Prima la riunione mattutina (la seconda sul Colle) con i deputati e i senatori del Pd. Poi l’atteso incontro con il suo predecessore alla guida del Pd Pier Luigi Bersani per la sigla della pax interna sul presidente della Repubblica. Poi l’incontro teso con Silvio Berlusconi, fermo sul nome di Giuliano Amato e contrario - anche se in casa renziana raccontano di un no secco - a quello di Sergio Mattarella proposto dal premier.
C’è una notte per decidere, e stamane in un nuovo incontro Berlusconi dovrà dare una risposta definitiva. Ma il forcing di Renzi è formidabile. Come spiega nel faccia a faccia con Bersani, non c’è nulla di personale contro Amato. «Il punto è che il presidente della Repubblica non lo può scegliere il capo dell’opposizione, lo deve scegliere il Pd. Non posso passare per quello che subisce i diktat del contraente del patto del Nazareno». Musica per le orecchie di Bersani, che pure assieme a Massimo D’Alema e ai giovani turchi è stato in questi giorni uno dei principali sponsor di Amato. Ma anche Mattarella era nella rosa di Bersani due anni fa, e sul nome dell’ex vicepremier di D’Alema c’è ampia convergenza nel Pd: bersaniani cuperliani dalemiani e naturalmente tutta la frastagliata compagine dei cattolici, lieti di avere un presidente cattolico del Pd dopo due presidenti laici. Dunque è fatta: Renzi ha scelto di compattare il suo Pd. E in serata è il vice Lorenzo Guerini a dettare la linea: «Si parte e si arriva con Mattarella».
La minaccia esplicita recapitata a Berlusconi da Renzi è quella di eleggere Mattarella senza Forza Italia. I 34 grandi elettori di Sel convergerebbero. E in serata Renzi fa nuovamente capolino a Montecitorio per incontrare i dissidenti grillini e rendere ancora più plastica la sua “strategia della tensione” nei confronti del leader azzurro.

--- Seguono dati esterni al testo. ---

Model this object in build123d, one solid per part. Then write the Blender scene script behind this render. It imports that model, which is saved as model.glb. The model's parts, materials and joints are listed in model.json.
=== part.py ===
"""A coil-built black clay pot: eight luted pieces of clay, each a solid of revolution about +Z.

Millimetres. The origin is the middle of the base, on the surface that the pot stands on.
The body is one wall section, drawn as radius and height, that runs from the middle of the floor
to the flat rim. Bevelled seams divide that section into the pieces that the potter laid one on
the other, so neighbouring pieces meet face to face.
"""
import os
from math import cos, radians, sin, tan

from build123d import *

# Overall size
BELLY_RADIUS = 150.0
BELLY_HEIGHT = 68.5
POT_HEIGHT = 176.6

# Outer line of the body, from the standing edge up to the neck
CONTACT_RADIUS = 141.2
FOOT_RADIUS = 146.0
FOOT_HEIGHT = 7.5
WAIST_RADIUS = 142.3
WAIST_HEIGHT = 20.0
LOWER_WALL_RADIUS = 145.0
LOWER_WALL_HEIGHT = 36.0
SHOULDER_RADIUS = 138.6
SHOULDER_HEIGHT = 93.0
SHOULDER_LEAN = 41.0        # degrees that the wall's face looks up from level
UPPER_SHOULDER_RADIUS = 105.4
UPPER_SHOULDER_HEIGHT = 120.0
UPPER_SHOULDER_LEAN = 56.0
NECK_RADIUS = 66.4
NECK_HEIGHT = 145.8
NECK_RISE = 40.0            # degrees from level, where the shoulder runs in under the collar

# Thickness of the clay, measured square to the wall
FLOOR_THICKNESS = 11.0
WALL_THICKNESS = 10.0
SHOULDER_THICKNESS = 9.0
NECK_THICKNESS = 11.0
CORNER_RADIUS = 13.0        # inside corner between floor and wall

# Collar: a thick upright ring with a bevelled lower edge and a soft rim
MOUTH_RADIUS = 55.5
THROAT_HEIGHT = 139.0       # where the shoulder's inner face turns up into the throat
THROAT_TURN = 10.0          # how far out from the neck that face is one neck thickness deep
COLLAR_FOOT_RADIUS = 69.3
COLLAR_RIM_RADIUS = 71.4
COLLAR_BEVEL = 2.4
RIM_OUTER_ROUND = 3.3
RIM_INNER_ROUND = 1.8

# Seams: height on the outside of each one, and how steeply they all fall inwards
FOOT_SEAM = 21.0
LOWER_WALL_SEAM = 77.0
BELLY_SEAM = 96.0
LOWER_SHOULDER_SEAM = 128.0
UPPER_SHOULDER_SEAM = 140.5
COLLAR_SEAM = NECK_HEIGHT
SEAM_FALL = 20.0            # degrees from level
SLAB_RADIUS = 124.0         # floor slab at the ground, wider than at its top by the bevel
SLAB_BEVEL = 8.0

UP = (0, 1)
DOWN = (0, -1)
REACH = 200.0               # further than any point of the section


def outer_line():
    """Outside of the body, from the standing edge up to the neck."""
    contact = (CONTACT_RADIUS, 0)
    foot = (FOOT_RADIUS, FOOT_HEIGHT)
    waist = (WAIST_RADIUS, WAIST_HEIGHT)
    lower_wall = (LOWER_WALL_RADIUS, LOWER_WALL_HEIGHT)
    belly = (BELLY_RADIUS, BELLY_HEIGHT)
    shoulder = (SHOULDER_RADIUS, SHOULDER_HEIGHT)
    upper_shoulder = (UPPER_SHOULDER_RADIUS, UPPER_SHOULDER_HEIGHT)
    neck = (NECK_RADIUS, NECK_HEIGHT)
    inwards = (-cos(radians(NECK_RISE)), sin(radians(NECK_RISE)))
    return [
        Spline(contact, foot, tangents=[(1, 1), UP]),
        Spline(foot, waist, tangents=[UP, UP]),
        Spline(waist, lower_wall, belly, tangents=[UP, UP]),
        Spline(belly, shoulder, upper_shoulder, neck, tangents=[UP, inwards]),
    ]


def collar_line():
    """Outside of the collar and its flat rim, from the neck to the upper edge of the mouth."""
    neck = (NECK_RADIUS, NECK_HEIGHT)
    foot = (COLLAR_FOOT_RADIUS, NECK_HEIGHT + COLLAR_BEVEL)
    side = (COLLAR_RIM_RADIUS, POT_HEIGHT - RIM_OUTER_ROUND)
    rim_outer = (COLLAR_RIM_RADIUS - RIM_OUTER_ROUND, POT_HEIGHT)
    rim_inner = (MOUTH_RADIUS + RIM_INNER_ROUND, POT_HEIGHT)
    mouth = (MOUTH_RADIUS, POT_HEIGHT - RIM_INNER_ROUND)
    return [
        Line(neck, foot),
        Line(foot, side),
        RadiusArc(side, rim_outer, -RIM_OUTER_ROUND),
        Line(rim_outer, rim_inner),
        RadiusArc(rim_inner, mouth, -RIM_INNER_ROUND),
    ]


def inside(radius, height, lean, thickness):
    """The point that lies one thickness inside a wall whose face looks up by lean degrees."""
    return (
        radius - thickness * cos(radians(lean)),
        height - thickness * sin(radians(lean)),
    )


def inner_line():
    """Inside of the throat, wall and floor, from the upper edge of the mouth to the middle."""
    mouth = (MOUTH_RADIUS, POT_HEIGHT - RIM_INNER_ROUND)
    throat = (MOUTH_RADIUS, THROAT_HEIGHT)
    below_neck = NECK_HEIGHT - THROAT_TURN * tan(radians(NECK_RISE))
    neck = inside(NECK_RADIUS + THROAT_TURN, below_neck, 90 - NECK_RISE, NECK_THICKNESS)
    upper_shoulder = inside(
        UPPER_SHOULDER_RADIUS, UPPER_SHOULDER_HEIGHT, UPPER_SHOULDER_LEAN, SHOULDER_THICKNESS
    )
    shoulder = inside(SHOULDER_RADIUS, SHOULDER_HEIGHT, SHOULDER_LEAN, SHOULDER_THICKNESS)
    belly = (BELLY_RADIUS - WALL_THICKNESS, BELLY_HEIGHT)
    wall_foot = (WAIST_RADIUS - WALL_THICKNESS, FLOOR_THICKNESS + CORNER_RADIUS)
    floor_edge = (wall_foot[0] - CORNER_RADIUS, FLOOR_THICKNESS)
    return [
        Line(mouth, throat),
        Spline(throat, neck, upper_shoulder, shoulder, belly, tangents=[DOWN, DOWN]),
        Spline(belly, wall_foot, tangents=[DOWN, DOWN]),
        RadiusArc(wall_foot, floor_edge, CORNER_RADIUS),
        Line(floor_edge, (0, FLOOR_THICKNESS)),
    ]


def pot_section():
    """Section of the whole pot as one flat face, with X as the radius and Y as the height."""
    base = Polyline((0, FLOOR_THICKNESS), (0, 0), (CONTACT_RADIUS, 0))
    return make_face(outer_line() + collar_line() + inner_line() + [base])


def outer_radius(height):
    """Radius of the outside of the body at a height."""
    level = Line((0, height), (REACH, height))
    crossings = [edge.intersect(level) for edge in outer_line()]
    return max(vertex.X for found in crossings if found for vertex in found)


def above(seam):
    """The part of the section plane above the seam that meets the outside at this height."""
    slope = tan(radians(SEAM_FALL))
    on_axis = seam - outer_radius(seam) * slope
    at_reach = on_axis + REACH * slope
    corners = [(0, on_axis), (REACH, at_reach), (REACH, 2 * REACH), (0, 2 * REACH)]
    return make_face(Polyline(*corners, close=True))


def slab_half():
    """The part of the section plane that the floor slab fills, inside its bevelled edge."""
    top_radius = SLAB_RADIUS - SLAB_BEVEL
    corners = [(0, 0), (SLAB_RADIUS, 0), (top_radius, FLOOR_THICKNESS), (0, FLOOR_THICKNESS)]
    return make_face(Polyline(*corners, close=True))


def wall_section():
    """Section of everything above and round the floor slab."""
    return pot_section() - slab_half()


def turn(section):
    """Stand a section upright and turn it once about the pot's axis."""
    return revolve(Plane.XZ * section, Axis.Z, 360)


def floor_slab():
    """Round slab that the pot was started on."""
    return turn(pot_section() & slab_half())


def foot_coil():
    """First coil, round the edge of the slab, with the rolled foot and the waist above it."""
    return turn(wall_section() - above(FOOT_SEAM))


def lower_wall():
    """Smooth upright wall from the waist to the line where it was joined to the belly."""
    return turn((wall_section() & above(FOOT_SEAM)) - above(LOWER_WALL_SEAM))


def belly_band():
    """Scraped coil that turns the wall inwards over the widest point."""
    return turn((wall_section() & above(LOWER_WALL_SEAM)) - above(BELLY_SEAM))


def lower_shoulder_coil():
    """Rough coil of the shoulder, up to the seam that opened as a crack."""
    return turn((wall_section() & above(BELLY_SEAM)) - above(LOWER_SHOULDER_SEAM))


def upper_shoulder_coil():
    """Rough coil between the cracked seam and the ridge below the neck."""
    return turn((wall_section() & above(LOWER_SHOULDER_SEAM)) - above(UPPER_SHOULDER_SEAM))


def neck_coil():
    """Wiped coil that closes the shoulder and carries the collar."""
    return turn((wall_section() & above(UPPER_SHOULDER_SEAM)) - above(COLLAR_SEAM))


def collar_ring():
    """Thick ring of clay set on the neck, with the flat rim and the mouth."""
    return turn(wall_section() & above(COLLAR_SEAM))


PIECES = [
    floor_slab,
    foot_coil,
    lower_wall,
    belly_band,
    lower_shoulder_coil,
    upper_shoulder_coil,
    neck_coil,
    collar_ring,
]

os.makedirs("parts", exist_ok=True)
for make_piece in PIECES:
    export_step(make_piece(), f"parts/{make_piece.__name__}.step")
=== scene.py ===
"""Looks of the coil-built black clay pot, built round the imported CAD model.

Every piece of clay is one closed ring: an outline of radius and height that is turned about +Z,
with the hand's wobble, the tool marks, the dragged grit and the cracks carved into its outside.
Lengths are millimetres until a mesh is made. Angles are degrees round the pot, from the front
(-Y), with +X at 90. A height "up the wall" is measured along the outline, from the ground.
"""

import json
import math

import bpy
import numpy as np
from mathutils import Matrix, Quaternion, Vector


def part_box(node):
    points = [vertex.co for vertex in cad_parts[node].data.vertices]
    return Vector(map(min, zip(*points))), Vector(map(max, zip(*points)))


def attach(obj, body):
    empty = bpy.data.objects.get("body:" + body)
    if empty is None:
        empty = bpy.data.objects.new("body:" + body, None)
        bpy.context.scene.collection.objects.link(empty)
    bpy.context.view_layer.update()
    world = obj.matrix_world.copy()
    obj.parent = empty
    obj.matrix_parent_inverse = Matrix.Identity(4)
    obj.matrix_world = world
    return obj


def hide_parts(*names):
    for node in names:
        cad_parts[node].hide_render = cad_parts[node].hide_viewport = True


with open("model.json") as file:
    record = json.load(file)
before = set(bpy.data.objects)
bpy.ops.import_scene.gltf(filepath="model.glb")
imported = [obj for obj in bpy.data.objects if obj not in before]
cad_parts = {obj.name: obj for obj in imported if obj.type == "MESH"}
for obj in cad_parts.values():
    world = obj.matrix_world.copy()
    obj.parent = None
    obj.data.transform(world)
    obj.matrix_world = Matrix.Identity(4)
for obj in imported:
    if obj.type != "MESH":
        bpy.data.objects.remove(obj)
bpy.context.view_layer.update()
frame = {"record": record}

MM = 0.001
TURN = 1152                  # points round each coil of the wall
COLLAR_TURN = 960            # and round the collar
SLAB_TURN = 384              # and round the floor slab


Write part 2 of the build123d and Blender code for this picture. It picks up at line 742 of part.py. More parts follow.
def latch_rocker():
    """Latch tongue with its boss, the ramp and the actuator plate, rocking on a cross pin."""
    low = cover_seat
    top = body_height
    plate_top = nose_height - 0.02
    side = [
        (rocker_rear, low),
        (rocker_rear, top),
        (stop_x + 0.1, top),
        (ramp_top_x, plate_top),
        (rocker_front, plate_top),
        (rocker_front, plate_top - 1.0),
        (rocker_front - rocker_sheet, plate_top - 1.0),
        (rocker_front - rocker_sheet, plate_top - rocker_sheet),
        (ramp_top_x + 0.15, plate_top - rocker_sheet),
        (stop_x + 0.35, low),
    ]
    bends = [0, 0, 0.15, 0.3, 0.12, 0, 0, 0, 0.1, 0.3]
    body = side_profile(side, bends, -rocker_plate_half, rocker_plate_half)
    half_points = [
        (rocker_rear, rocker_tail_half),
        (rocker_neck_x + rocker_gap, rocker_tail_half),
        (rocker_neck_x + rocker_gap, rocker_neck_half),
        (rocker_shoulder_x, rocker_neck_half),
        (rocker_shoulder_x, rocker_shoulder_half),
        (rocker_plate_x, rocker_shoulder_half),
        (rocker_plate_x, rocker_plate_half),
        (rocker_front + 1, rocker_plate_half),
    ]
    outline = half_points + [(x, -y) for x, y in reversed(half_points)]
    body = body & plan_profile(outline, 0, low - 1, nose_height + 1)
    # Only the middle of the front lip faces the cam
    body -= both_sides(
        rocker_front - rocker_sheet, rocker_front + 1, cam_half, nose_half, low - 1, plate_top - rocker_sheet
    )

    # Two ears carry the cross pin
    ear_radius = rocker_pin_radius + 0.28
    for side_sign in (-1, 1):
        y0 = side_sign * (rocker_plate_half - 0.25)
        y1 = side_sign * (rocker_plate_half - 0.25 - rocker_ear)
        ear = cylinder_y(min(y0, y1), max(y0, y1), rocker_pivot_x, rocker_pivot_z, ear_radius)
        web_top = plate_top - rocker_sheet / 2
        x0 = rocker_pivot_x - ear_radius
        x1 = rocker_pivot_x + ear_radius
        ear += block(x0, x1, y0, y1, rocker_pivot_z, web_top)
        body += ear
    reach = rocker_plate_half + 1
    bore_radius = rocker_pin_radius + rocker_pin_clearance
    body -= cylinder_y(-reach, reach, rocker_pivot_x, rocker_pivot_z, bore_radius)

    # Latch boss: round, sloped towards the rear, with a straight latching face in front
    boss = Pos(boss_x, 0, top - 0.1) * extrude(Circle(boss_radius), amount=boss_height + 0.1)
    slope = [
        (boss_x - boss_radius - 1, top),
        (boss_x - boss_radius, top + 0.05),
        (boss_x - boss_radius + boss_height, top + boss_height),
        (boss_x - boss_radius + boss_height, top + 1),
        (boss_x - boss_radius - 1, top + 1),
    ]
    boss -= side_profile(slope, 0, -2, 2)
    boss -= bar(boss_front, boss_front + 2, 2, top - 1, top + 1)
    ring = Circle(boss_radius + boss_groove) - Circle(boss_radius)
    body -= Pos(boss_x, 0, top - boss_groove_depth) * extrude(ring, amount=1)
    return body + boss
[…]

La delegazione di ex grillini è composta da Walter Rizzetto, Marco Baldassarre e Mara Nucci. «Ci ha chiesto quanti siamo e quale orientamento proponiamo. Siamo circa 25, non proponiamo nomi: gli abbiamo detto no per Amato ma non c’è un no per Mattarella». Sulla carta il Pd più Sel più i dissidenti grillini (in tutto una trentina) fanno 575 grandi elettori, e il quorum dalla quarta votazione è 505. C’è poi lo spettro di Romano Prodi che continua ad aggirarsi, e questo - come è noto - è il vero incubo di Berlusconi. «Dobbiamo trovare presto un accordo - è stato il ragionamento fatto da Renzi durante il faccia a faccia - perché se domani (oggi) il M5S decide di votare subito Prodi che fa il Pd?». In mancanza di un accordo con Fi su un nome gradito in casa Pd, insomma, come spiegare alle truppe democratiche che Prodi non va bene?
Rischierebbe davvero Berlusconi di ritrovarsi un presidente della Repubblica eletto a maggioranza, sia pure risicata, restando fuori dalla partita più importante della legislatura? E rischierebbe davvero Renzi l’impallinatura del suo candidato ripetendo la tragedia di due anni fa? È improbabile che la soluzione non passi ancora una volta da un accordo tra i due contraenti del patto del Nazareno. E c’è da ricordare che lo stesso Mattarella, quando due anni fa fu sondato da Bersani dopo l’impallinatura di Franco Marini, si disse disponibile solo a patto di una reale convergenza («sono un giudice costituzionale...»). Anche se Renzi ha deciso di puntare tutto su Mattarella sicuro che poi alla fine Berlusconi dovrà convergere per non restare fuori, l’alternativa a Mattarella naturalmente resta sullo sfondo. Walter Veltroni o Piero Fassino o Anna Finocchiaro, non sgraditi al Cavaliere, potrebbero tornare in pista all’ultimo momento. Ma ancora più probabile è la scelta di un non politico. Ieri è stato fatto girare dai renziani il nome del commissario Anticorruzione Raffaele Cantone, ma chiaramente in funzione di pressing su Berlusconi per farlo cedere su Mattarella. Un pm al Colle sarebbe un affronto per il leader di Fi. Più realistica l’ipotesi istituzionale di Pietro Grasso, magari riempendo la poltrona di presidente del Senato con Pier Ferdinando Casini (l’altro candidato ufficiale al Colle del duo Alfano-Berlusconi oltre ad Amato). O quella di “rassicurazione economica” del governatore di Bankitalia Ignazio Visco. In ogni caso Renzi vuole imprimere un’accelerazione: oggi il Pd chiederà in riunione dei capigruppo di votare una volta oggi (come previsto) ma salendo a tre domani e a due sabato.